The Autonomous Communities have also kept the Convention very much in mind when passing laws or setting norms, in much the same way as the State, directly responding to the Convention or even without doing so, but always in accordance with its spirit and the ends being pursued. A marked difference has been observed between those “historical” communities and the rest; the former have, in general, applied the Convention more extensively.

The picture changes when we address the level of local administration, which from the very outset comes up against the varying realities referred to. In Spain there are 8,114 Local Bodies, and this figure contains the entire possible repertory of composition, population size, budgetary and decision-making capability.

 It is worth noting that during the period since the Convention’s ratification, the allotting of municipal funds designated to Cooperation with municipalities from other countries has undergone a sustained upward trend, even exceeding 1% of total budget in some of them.
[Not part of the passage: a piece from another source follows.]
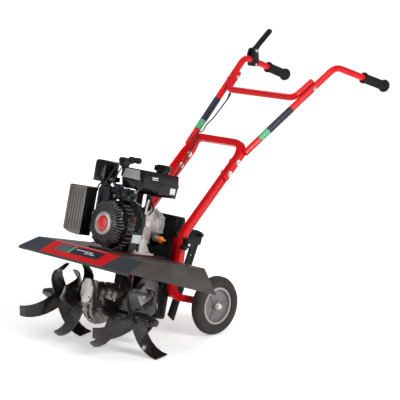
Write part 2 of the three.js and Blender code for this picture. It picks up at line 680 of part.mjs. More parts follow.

Equally, the introduction of practices linked to Local Agenda 21 and its cultural and participatory component led to more than half of the Spanish populace living in areas in which it has been introduced.

From there we can conclude that, though there is a clear lack of knowledge of the specific content of the Convention, it is still evident that the conditions driving a large share of its statements are taken into account in the daily policies of Spanish Town Councils. For the upcoming period, the objective adopted will be how to act within this area, in particular through the Spanish Federation of Municipalities and Provinces, of which all are members, and which has collaborated with this report by disseminating the survey.

This also presents the advantage that these are in closest contact with civil society, and said improvement would have an impact on other fundamental aims, such as to continue to raise the convention’s profile in civil society.

Continuing with civil society, a number of initiatives have been carried out, such as the annual holding of the Ibero-American Congress of Culture, further activities as part of the European Year of Intercultural Dialogue, publications, workshops and seminars carried out by AECID, the design and dissemination of an informational kit (“Diversities”), and the continuing efforts of varying UNESCO offices located across Spain, as well as UNESCO’s university chairs.